-- start DATA TO PROCESS --
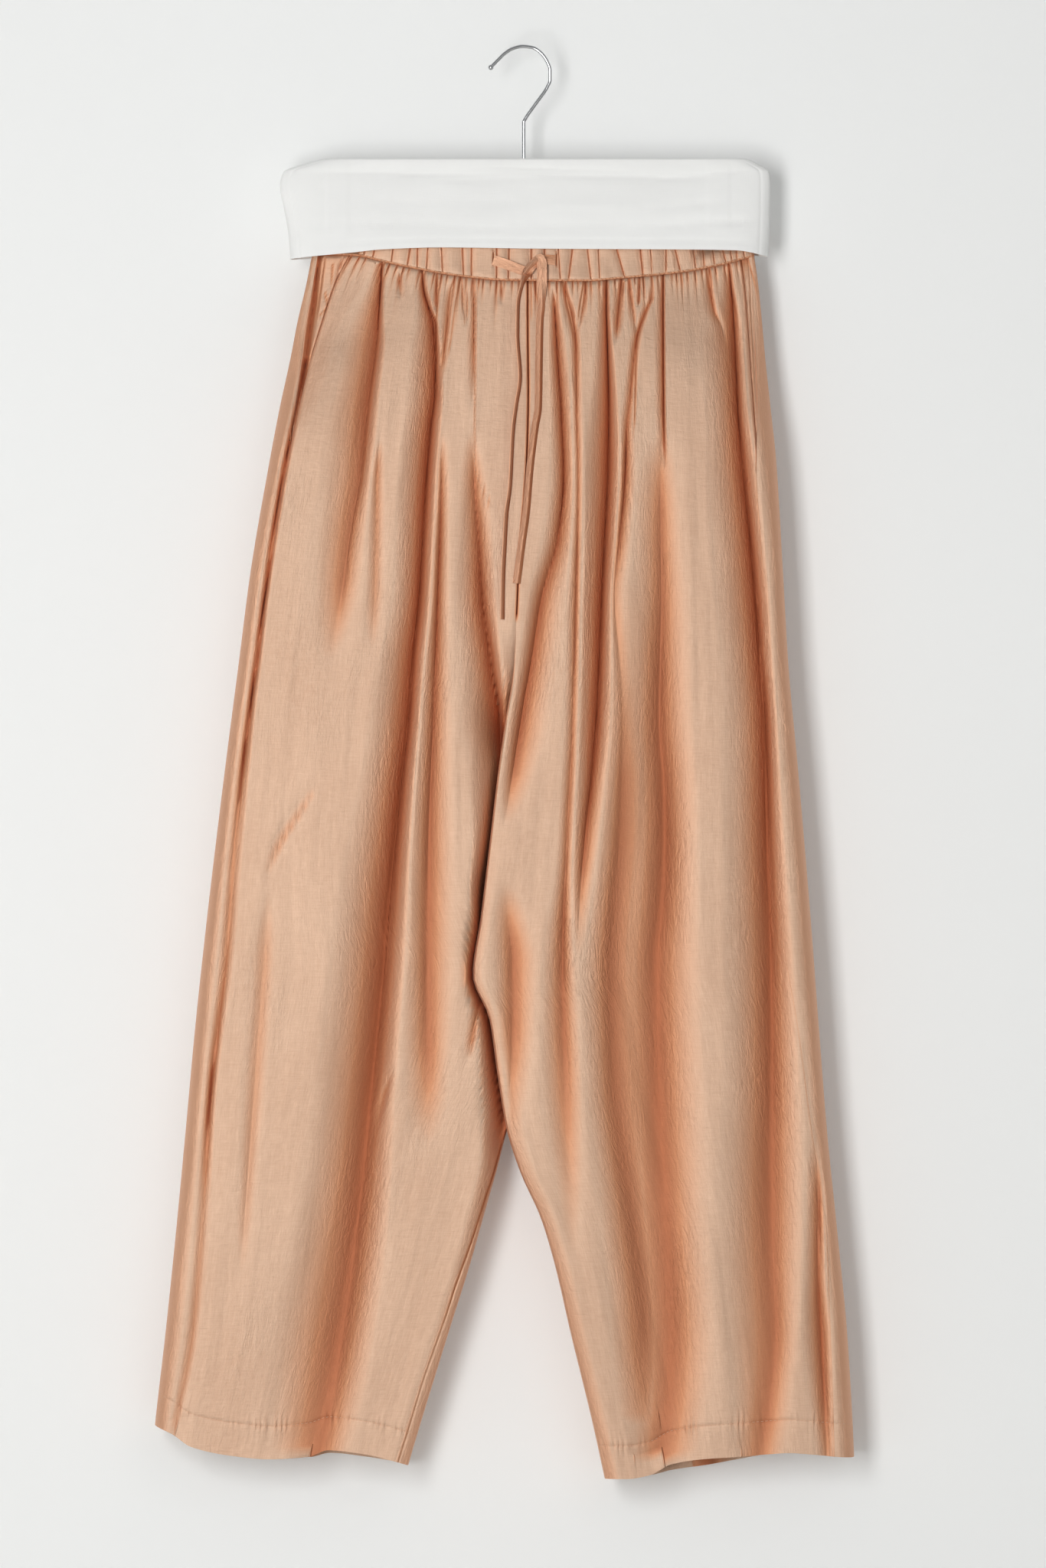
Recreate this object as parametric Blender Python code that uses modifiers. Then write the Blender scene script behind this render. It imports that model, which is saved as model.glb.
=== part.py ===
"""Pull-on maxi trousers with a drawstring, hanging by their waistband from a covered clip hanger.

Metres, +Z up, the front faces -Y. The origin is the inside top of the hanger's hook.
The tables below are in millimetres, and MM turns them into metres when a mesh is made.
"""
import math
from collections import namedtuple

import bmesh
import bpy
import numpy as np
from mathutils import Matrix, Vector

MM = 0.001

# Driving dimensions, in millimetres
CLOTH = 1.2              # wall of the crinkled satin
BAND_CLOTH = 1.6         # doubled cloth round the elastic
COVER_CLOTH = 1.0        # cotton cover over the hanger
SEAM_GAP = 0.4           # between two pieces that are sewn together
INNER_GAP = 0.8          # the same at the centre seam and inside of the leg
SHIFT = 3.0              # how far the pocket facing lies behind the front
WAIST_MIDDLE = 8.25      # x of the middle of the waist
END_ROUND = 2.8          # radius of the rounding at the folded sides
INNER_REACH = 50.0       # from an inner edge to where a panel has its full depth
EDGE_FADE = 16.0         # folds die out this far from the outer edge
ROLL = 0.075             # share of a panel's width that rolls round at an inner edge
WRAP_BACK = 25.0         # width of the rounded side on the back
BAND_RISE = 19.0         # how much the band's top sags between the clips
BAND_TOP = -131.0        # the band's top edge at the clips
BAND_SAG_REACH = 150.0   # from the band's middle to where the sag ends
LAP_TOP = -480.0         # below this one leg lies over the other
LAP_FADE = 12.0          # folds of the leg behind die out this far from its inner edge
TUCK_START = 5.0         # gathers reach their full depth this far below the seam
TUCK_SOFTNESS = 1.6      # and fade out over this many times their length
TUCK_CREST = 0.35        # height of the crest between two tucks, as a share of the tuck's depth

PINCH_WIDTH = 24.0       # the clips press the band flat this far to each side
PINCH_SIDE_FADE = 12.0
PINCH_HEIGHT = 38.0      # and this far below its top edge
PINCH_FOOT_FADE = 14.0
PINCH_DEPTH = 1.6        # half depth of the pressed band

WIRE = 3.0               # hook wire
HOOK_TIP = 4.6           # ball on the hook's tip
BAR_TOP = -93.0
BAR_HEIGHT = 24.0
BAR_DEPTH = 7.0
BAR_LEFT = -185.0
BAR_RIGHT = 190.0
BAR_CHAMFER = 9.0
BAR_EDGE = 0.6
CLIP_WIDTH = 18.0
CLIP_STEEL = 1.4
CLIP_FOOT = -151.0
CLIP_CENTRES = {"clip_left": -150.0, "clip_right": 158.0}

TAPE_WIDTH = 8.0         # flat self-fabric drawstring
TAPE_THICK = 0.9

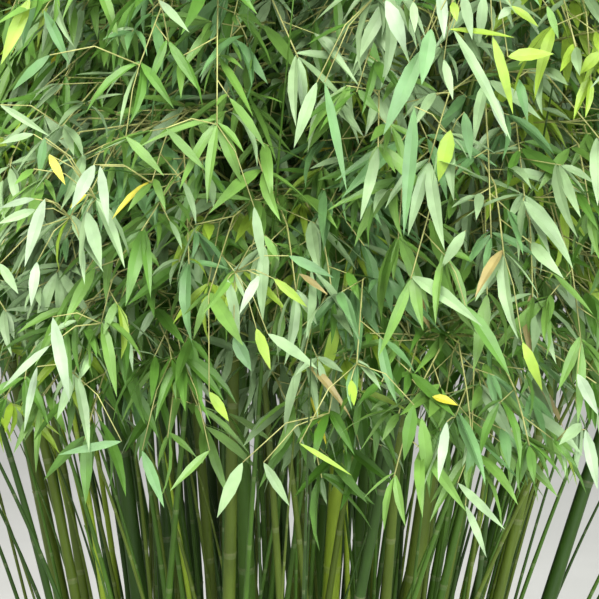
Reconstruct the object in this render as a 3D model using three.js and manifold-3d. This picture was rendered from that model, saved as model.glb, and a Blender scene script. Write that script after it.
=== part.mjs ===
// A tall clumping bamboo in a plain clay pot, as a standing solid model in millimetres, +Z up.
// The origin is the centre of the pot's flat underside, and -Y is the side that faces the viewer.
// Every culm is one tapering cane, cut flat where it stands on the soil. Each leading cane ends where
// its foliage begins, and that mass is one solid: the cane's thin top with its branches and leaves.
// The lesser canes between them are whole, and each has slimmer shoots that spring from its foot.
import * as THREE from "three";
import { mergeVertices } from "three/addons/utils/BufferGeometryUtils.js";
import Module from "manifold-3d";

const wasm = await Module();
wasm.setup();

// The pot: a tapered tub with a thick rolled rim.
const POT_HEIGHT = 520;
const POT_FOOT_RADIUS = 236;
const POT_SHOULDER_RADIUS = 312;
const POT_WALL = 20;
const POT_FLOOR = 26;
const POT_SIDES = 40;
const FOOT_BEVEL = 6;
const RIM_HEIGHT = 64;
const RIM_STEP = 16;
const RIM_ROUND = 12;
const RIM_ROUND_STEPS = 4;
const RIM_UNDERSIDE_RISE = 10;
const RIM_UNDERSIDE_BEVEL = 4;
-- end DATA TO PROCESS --
- WRITTEN INSTRUCTION -
Write the material out again word for word.

- EXERCISE SOLUTION -
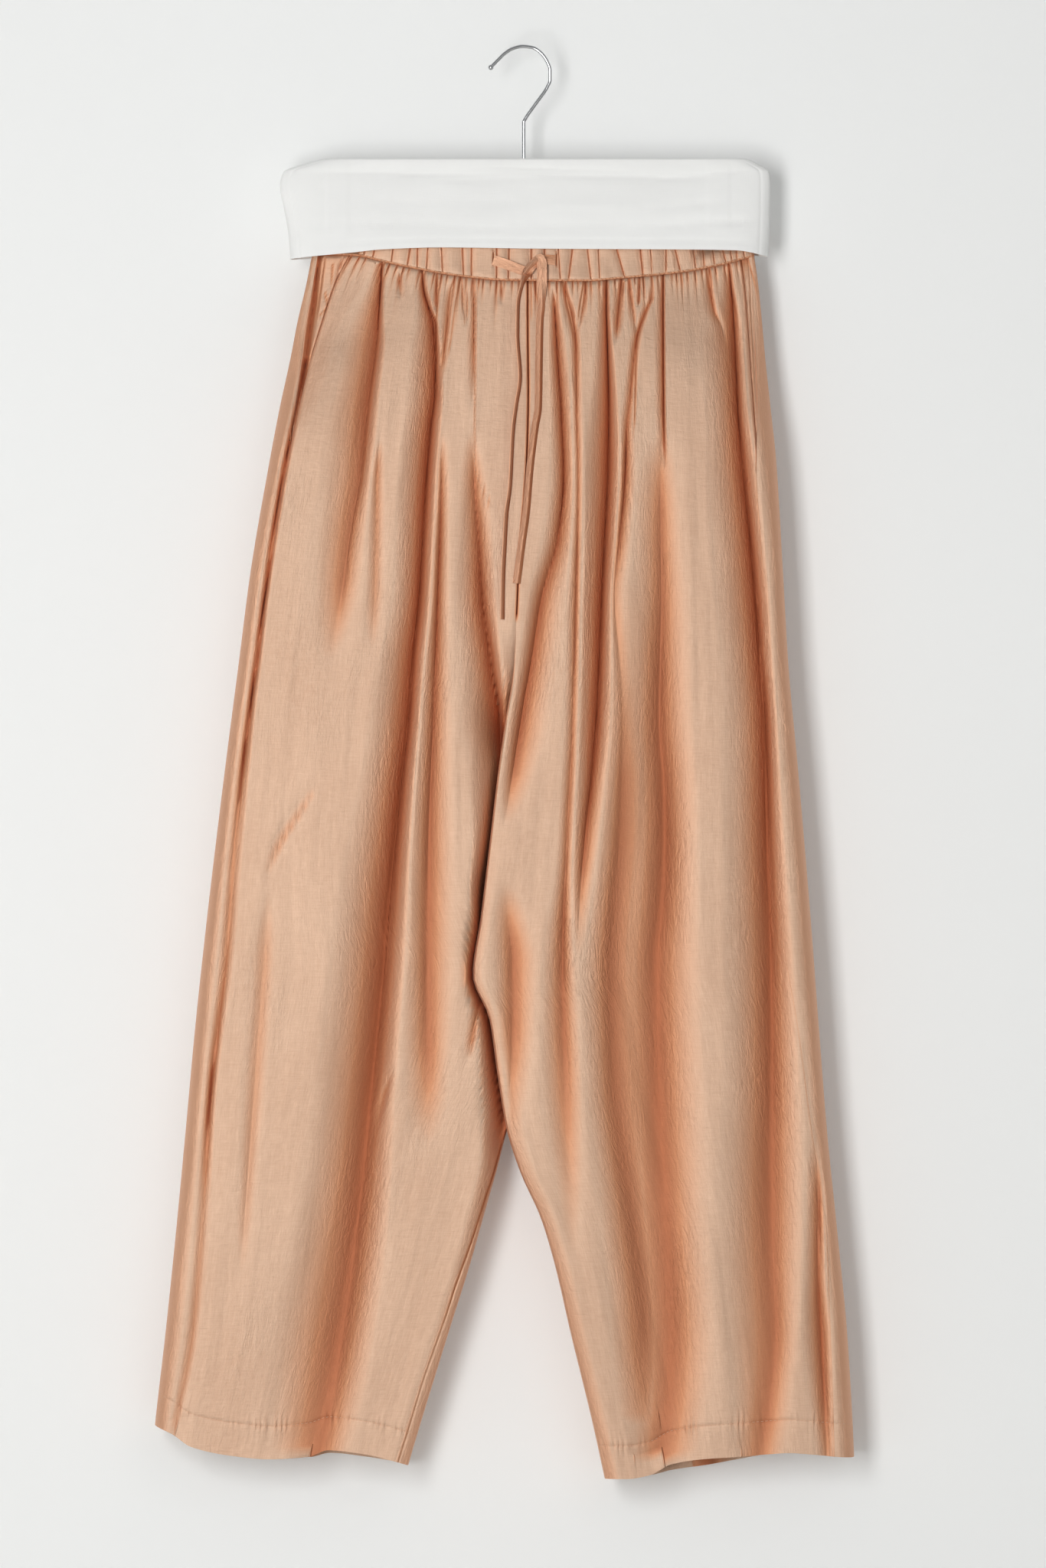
Recreate this object as parametric Blender Python code that uses modifiers. Then write the Blender scene script behind this render. It imports that model, which is saved as model.glb.
=== part.py ===
"""Pull-on maxi trousers with a drawstring, hanging by their waistband from a covered clip hanger.

Metres, +Z up, the front faces -Y. The origin is the inside top of the hanger's hook.
The tables below are in millimetres, and MM turns them into metres when a mesh is made.
"""
import math
from collections import namedtuple

import bmesh
import bpy
import numpy as np
from mathutils import Matrix, Vector

MM = 0.001

# Driving dimensions, in millimetres
CLOTH = 1.2              # wall of the crinkled satin
BAND_CLOTH = 1.6         # doubled cloth round the elastic
COVER_CLOTH = 1.0        # cotton cover over the hanger
SEAM_GAP = 0.4           # between two pieces that are sewn together
INNER_GAP = 0.8          # the same at the centre seam and inside of the leg
SHIFT = 3.0              # how far the pocket facing lies behind the front
WAIST_MIDDLE = 8.25      # x of the middle of the waist
END_ROUND = 2.8          # radius of the rounding at the folded sides
INNER_REACH = 50.0       # from an inner edge to where a panel has its full depth
EDGE_FADE = 16.0         # folds die out this far from the outer edge
ROLL = 0.075             # share of a panel's width that rolls round at an inner edge
WRAP_BACK = 25.0         # width of the rounded side on the back
BAND_RISE = 19.0         # how much the band's top sags between the clips
BAND_TOP = -131.0        # the band's top edge at the clips
BAND_SAG_REACH = 150.0   # from the band's middle to where the sag ends
LAP_TOP = -480.0         # below this one leg lies over the other
LAP_FADE = 12.0          # folds of the leg behind die out this far from its inner edge
TUCK_START = 5.0         # gathers reach their full depth this far below the seam
TUCK_SOFTNESS = 1.6      # and fade out over this many times their length
TUCK_CREST = 0.35        # height of the crest between two tucks, as a share of the tuck's depth

PINCH_WIDTH = 24.0       # the clips press the band flat this far to each side
PINCH_SIDE_FADE = 12.0
PINCH_HEIGHT = 38.0      # and this far below its top edge
PINCH_FOOT_FADE = 14.0
PINCH_DEPTH = 1.6        # half depth of the pressed band

WIRE = 3.0               # hook wire
HOOK_TIP = 4.6           # ball on the hook's tip
BAR_TOP = -93.0
BAR_HEIGHT = 24.0
BAR_DEPTH = 7.0
BAR_LEFT = -185.0
BAR_RIGHT = 190.0
BAR_CHAMFER = 9.0
BAR_EDGE = 0.6
CLIP_WIDTH = 18.0
CLIP_STEEL = 1.4
CLIP_FOOT = -151.0
CLIP_CENTRES = {"clip_left": -150.0, "clip_right": 158.0}

TAPE_WIDTH = 8.0         # flat self-fabric drawstring
TAPE_THICK = 0.9

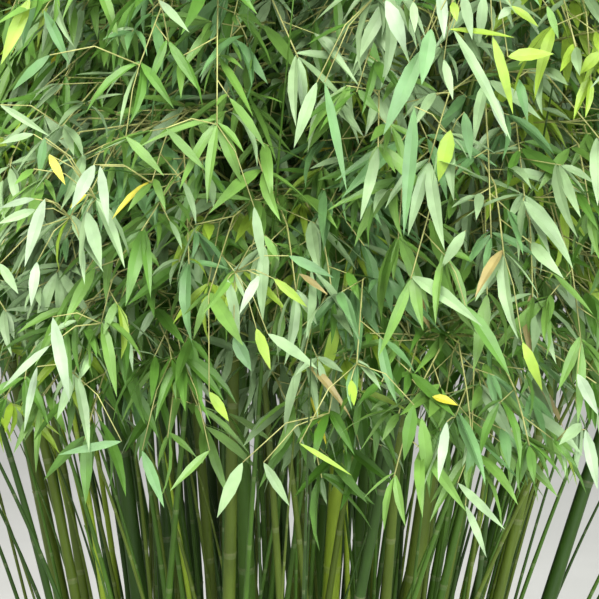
Reconstruct the object in this render as a 3D model using three.js and manifold-3d. This picture was rendered from that model, saved as model.glb, and a Blender scene script. Write that script after it.
=== part.mjs ===
// A tall clumping bamboo in a plain clay pot, as a standing solid model in millimetres, +Z up.
// The origin is the centre of the pot's flat underside, and -Y is the side that faces the viewer.
// Every culm is one tapering cane, cut flat where it stands on the soil. Each leading cane ends where
// its foliage begins, and that mass is one solid: the cane's thin top with its branches and leaves.
// The lesser canes between them are whole, and each has slimmer shoots that spring from its foot.
import * as THREE from "three";
import { mergeVertices } from "three/addons/utils/BufferGeometryUtils.js";
import Module from "manifold-3d";

const wasm = await Module();
wasm.setup();

// The pot: a tapered tub with a thick rolled rim.
const POT_HEIGHT = 520;
const POT_FOOT_RADIUS = 236;
const POT_SHOULDER_RADIUS = 312;
const POT_WALL = 20;
const POT_FLOOR = 26;
const POT_SIDES = 40;
const FOOT_BEVEL = 6;
const RIM_HEIGHT = 64;
const RIM_STEP = 16;
const RIM_ROUND = 12;
const RIM_ROUND_STEPS = 4;
const RIM_UNDERSIDE_RISE = 10;
const RIM_UNDERSIDE_BEVEL = 4;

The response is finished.